Para o jurista Oscar Vilhena, professor de Direito Constitucional da FGV Direito São Paulo, enquadrar a oposição na Lei de Segurança Nacional é "uma ofensa à Constituição" e viola direitos fundamentais.
"A Lei de Segurança Nacional não se aplica, em hipótese alguma, ao jogo político democrático. A Constituição assegura o direito à liberdade de expressão, à livre manifestação, desde que pacífica, e à oposição política. Assim, não é possível invocar essa lei para reprimir aqueles que criticam e se opõe ao governo", salientou.
Vilhena avalia que esse tipo de enquadramento legal pode, inclusive, caracterizar uma ilegalidade por parte de Moro e Bolsonaro.
"Ao ameaçar a aplicação da Lei de Segurança Nacional aos opositores, as autoridades correm o sério risco de estarem comentendo crime de responsabilidade, ao ameaçar os direitos fundamentais e a própria democracia", concluiu.
Outro mecanismo legal da ditadura já mereceu elogios de aliados do presidente Jair Bolsonaro.
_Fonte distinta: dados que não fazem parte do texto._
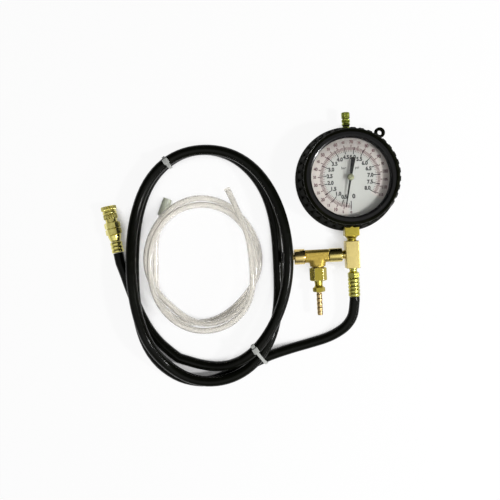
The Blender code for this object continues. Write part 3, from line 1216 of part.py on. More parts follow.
def make_hose():
    diameter = 2 * HOSE_RADIUS
    coil = wound(coil_point, COIL_START, COIL_FINISH, COIL_POINTS_A_LOOP, diameter)
    tube("hose_coil", coil, HOSE_RADIUS, HOSE_RUBBER, 1)
    first = STEM_AXIS + DOWN_THE_STEM * (-FERRULE_END + GAP)
    entry = (coil[1] - coil[0]).normalized()
    lead = [first + DOWN_THE_STEM * END_STRAIGHT] + [Vector(point) for point in LEAD_ROUTE]
    lead.append(coil[0] - entry * (GAP + END_STRAIGHT))
    lead_points = [first] + along_route(lead, ROUTE_STEP) + [coil[0] - entry * GAP]
    tube("hose_lead", lead_points, HOSE_RADIUS, HOSE_RUBBER, 2)
    leaving = (coil[-1] - coil[-2]).normalized()
    tail = [coil[-1] + leaving * (GAP + END_STRAIGHT)] + [Vector(point) for point in TAIL_ROUTE]
    tail.append(COUPLER_AXIS - COUPLER_DIRECTION * (GAP + diameter))
    tail_points = ([coil[-1] + leaving * GAP] + along_route(tail, ROUTE_STEP)
                   + [COUPLER_AXIS - COUPLER_DIRECTION * GAP])
    tube("hose_tail", tail_points, HOSE_RADIUS, HOSE_RUBBER, 2)
    total = length_of(lead_points) + length_of(coil) + length_of(tail_points)
    print("hose length mm", round(total / MM, 1), "loops", COIL_FINISH - COIL_START)
    print("hose coil least gap to itself mm", round(least_gap(coil, HOSE_RADIUS) / MM, 2))
    return lead_points, coil


def make_drain_tube():
    diameter = 2 * DRAIN_RADIUS
    points = wound(drain_point, DRAIN_START, DRAIN_FINISH, COIL_POINTS_A_LOOP, diameter)
    tube("drain_tube", points, DRAIN_RADIUS, VINYL, 1)
    print("drain tube length mm", round(length_of(points) / MM, 1))
    print("drain tube least gap to itself mm", round(least_gap(points, DRAIN_RADIUS) / MM, 2))
    leaving = points[-1] - points[-2]
    start = points[-1] - leaving.normalized() * DRAIN_SLEEVE_GRIP
    grip = DRAIN_RADIUS + GAP
    return smooth(turned("drain_sleeve", [
        (DRAIN_SLEEVE_BORE, DRAIN_SLEEVE_GRIP + GAP), (DRAIN_SLEEVE_BORE, DRAIN_SLEEVE_LENGTH),
        (DRAIN_SLEEVE_RADIUS, DRAIN_SLEEVE_LENGTH), (DRAIN_SLEEVE_RADIUS, 0.0), (grip, 0.0),
        (grip, DRAIN_SLEEVE_GRIP + GAP),
    ], VINYL, start, leaving, ROUND, ring=True))


# Coupler

def make_coupler():
    """Ferrule and insert stay with the hose, the barrel swivels, and the sleeve slides on it."""
    smooth(turned("coupler_ferrule", ferrule_profile(
        COUPLER_FERRULE_RADIUS, SPIGOT_RADIUS, 0.0, COUPLER_FERRULE_LENGTH, 3, FERRULE_GROOVE),
        BRASS, COUPLER_AXIS, COUPLER_DIRECTION, ROUND, ring=True))
    cone = COUPLER_FERRULE_LENGTH + GAP
    hex_start = cone + INSERT_CONE_LENGTH
    hex_end = hex_start + COUPLER_HEX_LENGTH
    insert = turned("hose_insert", [
        (BARB_BORE_RADIUS, hex_end + SPIGOT_LENGTH), (SPIGOT_RADIUS, hex_end + SPIGOT_LENGTH),
        (SPIGOT_RADIUS, hex_end - OVERRUN), (INSERT_WIDE_RADIUS, hex_end - OVERRUN),
        (INSERT_WIDE_RADIUS, hex_start), (INSERT_NARROW_RADIUS, cone + OVERRUN),
        (INSERT_NARROW_RADIUS - FERRULE_GROOVE, cone), (BARB_BORE_RADIUS, cone),
    ], BRASS, COUPLER_AXIS, COUPLER_DIRECTION, ROUND, ring=True)
    hexagon = adopt("insert_hex", prism_mesh(COUPLER_HEX_RADIUS, hex_start, hex_end, 6,
                                             FLAT_UP), BRASS, COUPLER_AXIS,
                    COUPLER_DIRECTION)
    cut(hexagon, cylinder("insert_hex_bore", SPIGOT_RADIUS - GAP, hex_start - OVERRUN,
                          hex_end + OVERRUN, COUPLER_AXIS, COUPLER_DIRECTION))
    smooth(join(insert, hexagon))
    barrel_hex = hex_end + GAP
    barrel_start = barrel_hex + COUPLER_HEX_LENGTH
    barrel_end = barrel_start + BARREL_LENGTH
    socket_floor = barrel_end - SOCKET_DEPTH
    swivel = SPIGOT_RADIUS + RUNNING_GAP
    barrel = turned("coupler_barrel", [
        (NIPPLE_BORE_RADIUS, socket_floor), (BARREL_BORE_RADIUS, socket_floor),
        (BARREL_BORE_RADIUS, barrel_end), (BARREL_RADIUS, barrel_end),
        (BARREL_RADIUS, barrel_start - OVERRUN), (INSERT_WIDE_RADIUS, barrel_start - OVERRUN),
        (INSERT_WIDE_RADIUS, barrel_hex), (swivel, barrel_hex),
        (swivel, hex_end + SPIGOT_LENGTH + GAP), (NIPPLE_BORE_RADIUS, hex_end + SPIGOT_LENGTH + GAP),
    ], BRASS, COUPLER_AXIS, COUPLER_DIRECTION, ROUND, ring=True)
    hexagon = adopt("barrel_hex", prism_mesh(COUPLER_HEX_RADIUS, barrel_hex, barrel_start, 6,
                                             FLAT_UP), BRASS, COUPLER_AXIS,
                    COUPLER_DIRECTION)
    cut(hexagon, cylinder("barrel_hex_bore", BARREL_RADIUS - GAP, barrel_hex - OVERRUN,
                          barrel_start + OVERRUN, COUPLER_AXIS, COUPLER_DIRECTION, ROUND))
    join(barrel, hexagon)
    ball_place = barrel_end - BALL_SETBACK
    ball_radius = (BARREL_RADIUS + BARREL_BORE_RADIUS) / 2
    turn_to = UP.rotation_difference(COUPLER_DIRECTION)
    balls = []
    for i in range(BALL_COUNT):
        angle = 2 * math.pi * i / BALL_COUNT
        outward = turn_to @ Vector((math.cos(angle), math.sin(angle), 0.0))
        centre = COUPLER_AXIS + COUPLER_DIRECTION * ball_place
        cut(barrel, cylinder("ball_hole", BALL_RADIUS + GAP, BARREL_BORE_RADIUS - OVERRUN,
                             BARREL_RADIUS + OVERRUN, centre, outward, 10))
        balls.append(centre + outward * ball_radius)
    smooth(barrel)

    def ball(shape):
        bmesh.ops.create_icosphere(shape, subdivisions=2, radius=BALL_RADIUS)
    copies("locking_ball", shape_mesh(ball), STEEL, balls)
    smooth(turned("coupler_seal", [
        (COUPLER_SEAL_BORE, socket_floor + GAP + COUPLER_SEAL_THICKNESS),
        (BARREL_BORE_RADIUS - GAP, socket_floor + GAP + COUPLER_SEAL_THICKNESS),
        (BARREL_BORE_RADIUS - GAP, socket_floor + GAP), (COUPLER_SEAL_BORE, socket_floor + GAP),
    ], RUBBER, COUPLER_AXIS, COUPLER_DIRECTION, ROUND, ring=True))
    sleeve_start = barrel_start + SLEEVE_START_GAP
    sleeve_end = barrel_end + GAP
    flange = sleeve_end - SLEEVE_FLANGE_LENGTH
    bore = BARREL_RADIUS + RUNNING_GAP
    ring_floor = SLEEVE_RADIUS - SLEEVE_RING_GROOVE
    smooth(turned("coupler_sleeve", [
        (bore, sleeve_end), (SLEEVE_FLANGE_RADIUS - SLEEVE_RING_GROOVE, sleeve_end),
        (SLEEVE_FLANGE_RADIUS, sleeve_end - SLEEVE_RING_GROOVE),
        (SLEEVE_FLANGE_RADIUS, flange + SLEEVE_RING_GROOVE), (ring_floor, flange),
        (ring_floor, flange - SLEEVE_RING_GROOVE * 2), (SLEEVE_RADIUS, flange - SLEEVE_RING_GROOVE * 3),
        (SLEEVE_RADIUS, sleeve_start + SLEEVE_RING_GROOVE),
        (SLEEVE_RADIUS - SLEEVE_RING_GROOVE, sleeve_start), (bore, sleeve_start),
    ], BRASS, COUPLER_AXIS, COUPLER_DIRECTION, ROUND, ring=True))
    print("coupler socket", [round(value / MM, 2) for value in (socket_floor, barrel_end, sleeve_start)])


# Cable ties

def hull(points):
    """The convex outline round a set of points."""
    def half(ordered):
        line = []
        for point in ordered:
            while len(line) > 1 and ((line[-1][0] - line[-2][0]) * (point[1] - line[-2][1])
                                     - (line[-1][1] - line[-2][1]) * (point[0] - line[-2][0])) <= 0:
                line.pop()
            line.append(point)
        return line[:-1]
    ordered = sorted(points)
    return half(ordered) + half(ordered[::-1])


def make_tie(name, turn, slant, strands):
    """A strap round every strand that passes the place where the wound hose reaches a turn."""
    top = coil_point(turn)
    along = coil_point(turn + 1 / (20 * COIL_POINTS_A_LOOP)) - top
    along.z = 0.0
    along.normalize()
    along.rotate(Matrix.Rotation(slant, 3, "Z"))
    across = Vector((along.y, -along.x, 0.0))
    centres = [((point - top).dot(across), point.z) for point in strands
               if abs((point - top).dot(along)) < TIE_WIDTH / 2 + HOSE_RADIUS * TIE_SLANT_SHARE
               and (point - top).length < TIE_SEARCH]
    inner = HOSE_RADIUS + GAP
    rings = [hull([point for centre in centres for point in circle(centre, reach, 2 * SMALL)])
             for reach in (inner + TIE_THICKNESS, inner)]
    mesh = plate_mesh(rings, -TIE_WIDTH / 2, TIE_WIDTH / 2)
    mesh.transform(Matrix(((across.x, 0.0, along.x, top.x), (across.y, 0.0, along.y, top.y),
                           (0.0, 1.0, 0.0, 0.0), (0.0, 0.0, 0.0, 1.0))))
    mesh.flip_normals()
    tie = adopt(name, mesh, NYLON)
    length, width, height = TIE_HEAD
    head = box_mesh((-length / 2, -width / 2, 0.0), (length / 2, width / 2, height))
    seat = max(point[1] for point in rings[1]) + TIE_THICKNESS / 2
    turn_to = Matrix.Rotation(math.atan2(across.y, across.x), 4, "Z")
    head.transform(Matrix.Translation((top.x, top.y, seat)) @ turn_to)
    join(tie, adopt(name + "_head", head, NYLON))
    print(name, "lowest mm", round(min(point[1] for point in rings[0]) / MM, 2))


def make_ties(lead_points, coil):
    """One tie holds two stacked strands, the other holds two with the lead under them."""
    strands = along_chords(coil, TIE_STEP) + along_chords(lead_points, TIE_STEP)
    make_tie("upper_cable_tie", UPPER_TIE_TURN, 0.0, strands)
    make_tie("lower_cable_tie", LOWER_TIE_TURN, LOWER_TIE_SLANT, strands)


make_boot()
make_case()
make_bezel()
make_window()
make_socket()
make_block()
make_vent()
make_plates()
make_pillars()
make_small_screws()
make_sector()
make_pointer()
make_bourdon_tube()
make_link()
make_hairspring()
make_union()
make_forged_tee()
make_relief_valve()
make_bleed_barb()
make_nipple()
make_ties(*make_hose())
make_coupler()
make_drain_tube()
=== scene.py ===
"""Looks of a fuel pressure gauge: its hoses, dial print, brass fittings, finishes and stage.

Metres, +Z up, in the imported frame: the gauge lies on its back with the dial's centre over the
origin, and the stem and the fittings point along -Y. Outlines of turned pieces are
(radius, distance) pairs in millimetres, the distance measured along the piece's own axis.
"""
import math

import bmesh
import bpy
from bpy.props import FloatProperty, FloatVectorProperty, IntProperty, PointerProperty
from mathutils import Matrix, Vector


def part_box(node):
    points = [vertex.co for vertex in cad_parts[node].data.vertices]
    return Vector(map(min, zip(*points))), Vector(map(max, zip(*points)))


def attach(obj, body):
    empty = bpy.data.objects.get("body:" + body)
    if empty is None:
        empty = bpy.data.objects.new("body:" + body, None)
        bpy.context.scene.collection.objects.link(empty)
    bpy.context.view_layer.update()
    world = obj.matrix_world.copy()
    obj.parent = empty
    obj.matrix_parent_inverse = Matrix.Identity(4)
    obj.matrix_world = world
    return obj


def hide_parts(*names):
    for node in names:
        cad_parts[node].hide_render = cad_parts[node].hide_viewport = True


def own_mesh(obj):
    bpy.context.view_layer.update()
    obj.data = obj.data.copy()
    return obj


bl_info = {
    "name": "Fuel pressure gauge",
    "version": (1, 0, 0),
    "blender": (4, 5, 0),
    "location": "3D View > Sidebar > Gauge",
    "description": "Models and finishes a fuel pressure gauge on its packed frame",
    "category": "Object",
}

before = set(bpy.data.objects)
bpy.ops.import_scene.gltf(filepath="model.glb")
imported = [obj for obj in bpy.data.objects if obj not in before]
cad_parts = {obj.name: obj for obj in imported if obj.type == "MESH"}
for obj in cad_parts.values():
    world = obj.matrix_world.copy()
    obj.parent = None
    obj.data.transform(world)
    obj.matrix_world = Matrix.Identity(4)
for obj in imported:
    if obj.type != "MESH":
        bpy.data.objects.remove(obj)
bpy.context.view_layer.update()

MM = 0.001
FULL_TURN = 2 * math.pi
UP = Vector((0.0, 0.0, 1.0))
DOWN_THE_STEM = Vector((0.0, -1.0, 0.0))
UP_THE_STEM = Vector((0.0, 1.0, 0.0))
ALONG_BRANCH = Vector((-1.0, 0.0, 0.0))
MERGE = 0.00001

# Places that the frame gives
STEM_HEIGHT = sum(corner[2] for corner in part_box("tee_block")) / 2
BRANCH_Y = sum(corner[1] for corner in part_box("union_collar")) / 2
BRANCH_X = sum(corner[0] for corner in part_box("branch_nut")) / 2
BEZEL_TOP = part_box("bezel_ring")[1][2]
DIAL_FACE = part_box("dial_plate")[1][2]

# The coupler's own leaning axis
COUPLER_FOOT = Vector((-229.5, -61.2, 8.2)) * MM
COUPLER_LEAN = math.radians(9.4)
COUPLER_DIRECTION = Vector((-math.sin(COUPLER_LEAN), math.cos(COUPLER_LEAN), 0.0))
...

Em outubro de 2019, o deputado federal Eduardo Bolsonaro (PSL-SP), filho do presidente, defendeu em entrevista à jornalista Leda Nagle a criação de "um novo AI-5 (Ato Institucional nº 5)" em resposta à esquerda, caso as manifestações que ocorriam em vizinhos como o Chile e a Colômbia chegassem ao Brasil. No mês seguinte, o ministro da Economia, Paulo Guedes, deu declaração de teor semelhante durante uma viagem aos Estados Unidos.
O AI-5 foi imposto pelo presidente Costa e Silva em dezembro de 1968. A medida radicalizou a ditadura militar, fechando o Congresso, cassando o direito ao habeas corpus de presos políticos e estabelecendo censura prévia a atividades artísticas e publicações jornalísticas. Também passou a só permitir reuniões públicas caso fossem autorizadas pela polícia e ampliou o poder de o regime cassar mandatos e direitos políticos de cidadãos.